In view of the words used in the said provision, it has been held that,
In case there is delay in filing the appeal, then such application should be filed along with the memo of appeal and not thereafter
8. On perusal of Section 94 of the Maharashtra Co-operative Societies Act, it will reveal that the provisions of the Code of Civil Procedure would be applicable to the proceedings in a dispute as far as possible in the same manner as is provided in the Code of Civil Procedure. However, it is to be noted that the application filed by the present petitioner was under Order IX Rule 4 of the Code of Civil Procedure. The perusal of Rule 4 Order IX would reveal that there is no requirement to file an application for condonation of delay along with the application for restoration as is prescribed under Rule 3A Order XLI.
9. Apart from that, it is to be noted that the provisions of Order XLI Rule 3A are procedural in nature. Merely because the word 'shall' is used in the said provision, it can not be said that the said provisions are mandatory in nature. It is further to be noted that the aforesaid Judgment of the Division Bench is rendered on 28/6/2006. It is clear from the said Judgment that the Division Bench of this Court has not noticed the law laid down by the Hon'ble Apex Court in the case of State of M.P. and Anr. v. Pradeep Kumar and Anr. reported in : 2000 (7) SCC 372. The Apex Court in the said case observed thus,
10. What is the consequence if such an appeal is not accompanied by an application mentioned in Sub-rule (1) of Rule 3A It must be noted that the Code indicates in the immediately preceding Rule that the consequence of not complying with the requirements in Rule I would include rejection of the memorandum of appeal. Even so, another option is given to the court by the said Rule and that is to return the memorandum of appeal to the appellant for amending it within a specified time or then and there. It is to be noted that there is no such rule prescribing for rejection of memorandum of appeal in a case where the appeal is not accompanied by an application for condoning the delay. If the memorandum of appeal is filed in such appeal without an accompanying application to condone delay, the consequence can not be fatal. . The court can regard in such a case that there was no valid presentation of the appeal. In turn, it means that if the appellant subsequently files an application to condone the delay before the appeal is rejected the same should be taken up along with the already filed memorandum of appeal. Only then the court can treat the appeal as lawfully presented. There is nothing wrong if the court returns the memorandum of appeal (which was not accompanied by an application explaining the delay) as defective.

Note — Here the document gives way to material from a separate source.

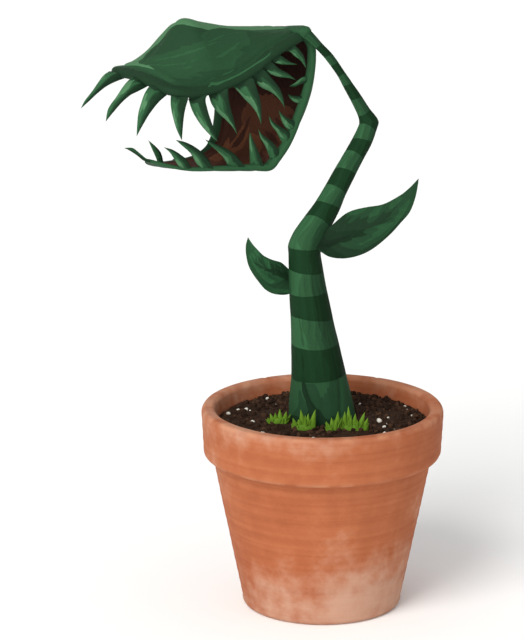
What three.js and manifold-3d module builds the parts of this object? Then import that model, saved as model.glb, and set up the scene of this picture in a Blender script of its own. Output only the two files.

Such defect can be cured by the party concerned and present the appeal without further delay.
11. No doubt Sub-rule (1) of Rule 3A has used the word 'shall' . It was contended that employment of the word 'shall' would clearly indicate that the requirement is peremptory in tone. But such peremptoriness does not foreclose a chance for the appellant to rectify the mistake, either on his own or being pointed out by the court. The word 'shall' in the context need be interpreted as an obligation cast on the appellant. Why should a more restrictive interpretation be placed on the Sub-rule The Rule can not be interpreted very harshly and make the noncompliance punitive to an appellant. It can happen that due to some mistake or lapse, an appellant may omit to file the application (explaining the delay) along with the appeal.
12. It is true that the pristine maxim vigilantibus non dormientibus jura subveniunt (law assists those, who are vigilant and not those who sleep over their rights). But even a vigilant litigant is prone to commit mistakes. As the aphorism 'to err is human' is more a practical notion of human behaviour than an abstract philosophy, the unintentional lapse on the part of a litigant should not normally cause the doors of the judicature permanently closed before him. The effort of the court should not be one of finding means to pull down the shutters of adjudicatory jurisdiction before a party who seeks justice, on account of any mistake committed by him, but to see whether it is possible to entertain his grievance if it is genuine.
10. It can thus clearly be seen that the Apex Court in unequivocal terms has held that though the word 'shall' is used in the provisions of Rule 3A Order XLI, it need not be read as mandatory provision. The Apex Court has clearly held that the Rule can not be interpreted very harshly and make the noncompliance punitive to an appellant. The Apex Court has held that the unintentional lapse on the part of a litigant should not normally cause the doors of the judicature permanently closed before him. It is further held that the effort of the court should not be one of finding means to pull down the shutters of adjudicatory jurisdiction before a party who seeks justice, on account of any mistake committed by him, but to see whether it is possible to entertain his grievance, if it is genuine.
11. In view of the Judgment of the Apex Court cited supra, it will have to be held that the decision of the Division Bench of this Court in the case of Khatunbi (cited supra), in so far as it is held that in case of delay in filing the appeal, the memo of appeal shall be accompanied by an application for condonation of delay, would not be a correct position of law.
12. In so far as the Judgment of the learned single Judge in case of Special Land Acquisition Officer (cited supra), a same view has been taken interpreting the provisions of Rule 3A Rule XLI. As I have already discussed that in view of the law laid down by the Apex Court in case of State of M.P. (cited supra), the said Judgment does not lay down correct position of law.
13. In that view of the matter, no merit is found in the petition. The petition is found without there being any substance. It can not be said that the discretion exercised by the learned trial court which has been confirmed by the learned appellate court, has been exercised with perversity. As no perversity is noticed, interference under extra ordinary jurisdiction under Article 227 of the Constitution of India would not be warranted. The Writ Petition is, therefore, dismissed with no order as to costs.
14. At this stage, Mr. Solunke, the learned Counsel appearing on behalf of petitioner requests for continuation of stay for the period of 4 weeks from today. However, in the light of the view that I have taken, I am not inclined to grant the said prayer. The said prayer is also rejected.